East vs. West is never going to be a mainstream strategy game. The setting is a hard sell to players like me, who are addicted to the intimate chaos of Crusader Kings 2 and Europa Universalis. I’m also still not sure whether demographics are ever as good an idea in a strategy game as they seem. East vs. West’s emphasis on age cohorts and their political preferences could be the classically dangerous combination of obscurity and poor feedback. But it doesn’t look like an afterthought or a mod anymore. It is doing something distinctive from Hearts of Iron, and it seems to be doing it well.

On the other hand

I will admit I found myself missing the Paradox of two years ago. While I was fairly confident in most of the games I saw, I also didn’t see the kind of crazy ambition and originality that was on display in New York in 2011. Paradox released a lot of garbage in the last couple years, like Gettysburg: Armoured Warfare and Sword of the Stars 2, but there was also something admirable about their willingness to gamble on cool ideas from unlikely sources. While PC gamers often ended up as unwilling guinea pigs for these experiments, we also ended up with some great games like Mount & Blade.
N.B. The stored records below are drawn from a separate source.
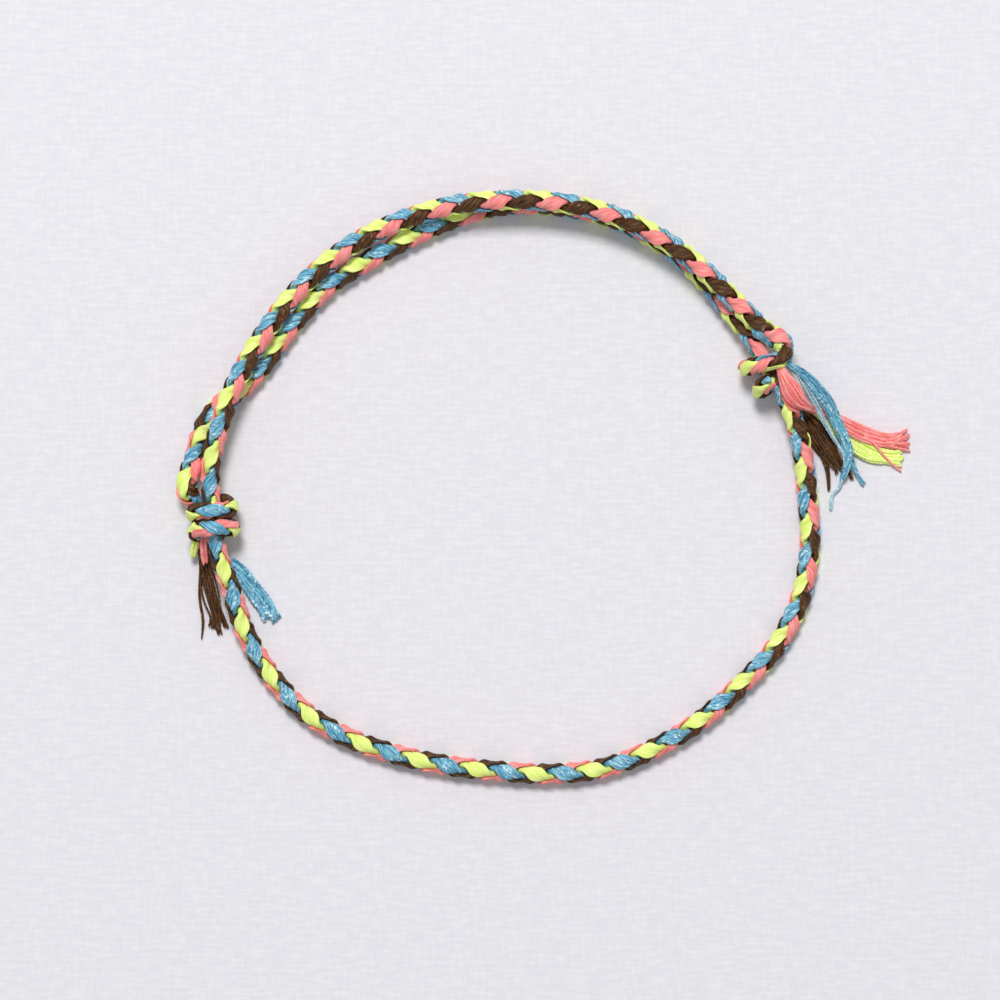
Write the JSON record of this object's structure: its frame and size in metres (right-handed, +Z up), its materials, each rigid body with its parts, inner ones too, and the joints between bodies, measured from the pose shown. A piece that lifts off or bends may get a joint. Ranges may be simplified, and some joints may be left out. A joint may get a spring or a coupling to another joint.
{
  "type": "braided bracelet",
  "caption": "Adjustable friendship bracelet: a round braid of blue, yellow, pink and brown strands laid in a loop, its ends doubled and tied in sliding knots with loose tails.",
  "frame": {"origin": "middle of the bracelet's outline on the surface it lies on", "axes": "+Z up out of the loop, the way the wrist passes; +X from the left knot to the right knot; +Y to the doubled stretch at the back"},
  "size_m": [0.0732, 0.0592, 0.0052],
  "materials": {
    "blue_yarn": "glossy synthetic yarn",
    "yellow_yarn": "soft neon yarn",
    "pink_yarn": "soft coral yarn",
    "brown_yarn": "dark silky yarn"
  },
  "bodies": {
    "root": {"blue_strand": "blue_yarn", "yellow_strand": "yellow_yarn", "pink_strand": "pink_yarn", "brown_strand": "brown_yarn", "left_blue_tail": "blue_yarn", "left_yellow_tail": "yellow_yarn", "left_pink_tail": "pink_yarn", "left_brown_tail": "brown_yarn", "right_blue_tail": "blue_yarn", "right_yellow_tail": "yellow_yarn", "right_pink_tail": "pink_yarn", "right_brown_tail": "brown_yarn"}
  },
  "joints": []
}
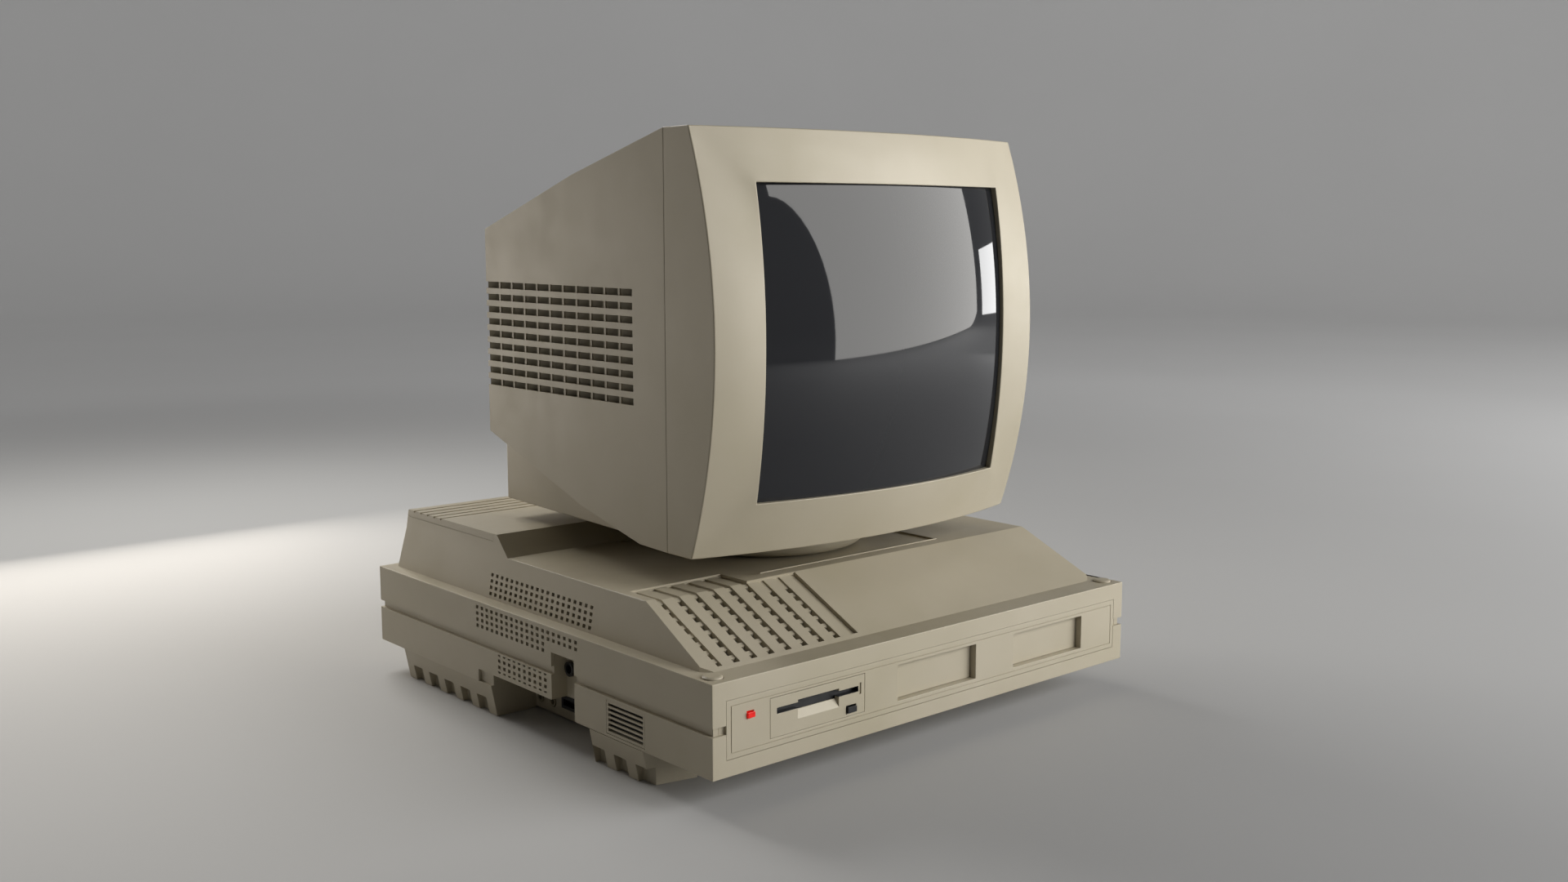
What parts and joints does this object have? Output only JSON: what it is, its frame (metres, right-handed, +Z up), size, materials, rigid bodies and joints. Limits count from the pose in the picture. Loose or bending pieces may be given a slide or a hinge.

I wonder if this more sensible, responsible Paradox is still capable of finding projects like that.

For instance, War of the Roses looks poised to grow and improve quite a bit this year, but I can never shake the feeling it thinks small. It is becoming more of a medieval Battlefield, complete with a Rush-style game mode, but it lacks the accidental grandeur or Mount and Blade. It has the art and style of a great medieval combat game, but the scale of a shooter deathmatch. While the Brian Blessed DLC coming out this year should be good for a laugh (his narration of a deathmatch sounds priceless), I’m not certain that War of the Roses is the best of both worlds so much as an awkward combination.

The Showdown Effect seems a bit more appealing. From the makers of Magicka, it is an homage to Super Smash Bros. and “Metroidvanias” games, done in the style of bad 1980’s action movies. In chaotic and fast-moving deathmatches, players race characters like an elderly kung-fu master or a cop “one day away from retirement” through a long platformer map, attacking other characters with guns and blades.

It’s frenetic and fun, but so frenetic that it began to feel a bit random. Combat quickly became about surviving long enough to deliver a couple melee strikes, which are almost always one or two-hit kills. It’s 1980’s trapping don’t come through particularly well in multiplayer, either. Like Magicka, it is a straightforward game powered by chaos and momentum, and how you feel about it will likely be determined by how much you enjoy frantic and almost arbitrary combat.

What I found myself missing from the latest Paradox Con was the long-shot underdog. That’s entirely self-serving, I admit: I don’t actually want broken games no matter how indie the developer and how big the dream. But I liked the idea of these games, and the story behind them.

Paradox looks to release a much stronger, polished lineup than at any point in its history. There is no doubt we’ll get more good games from them than in the past. But I hope this smarter, more careful Paradox remembers that it wasn’t bold ideas that got them in trouble, but poor follow-through. In short, I’m all for a New Paradox, provided it still remembers how to be weird.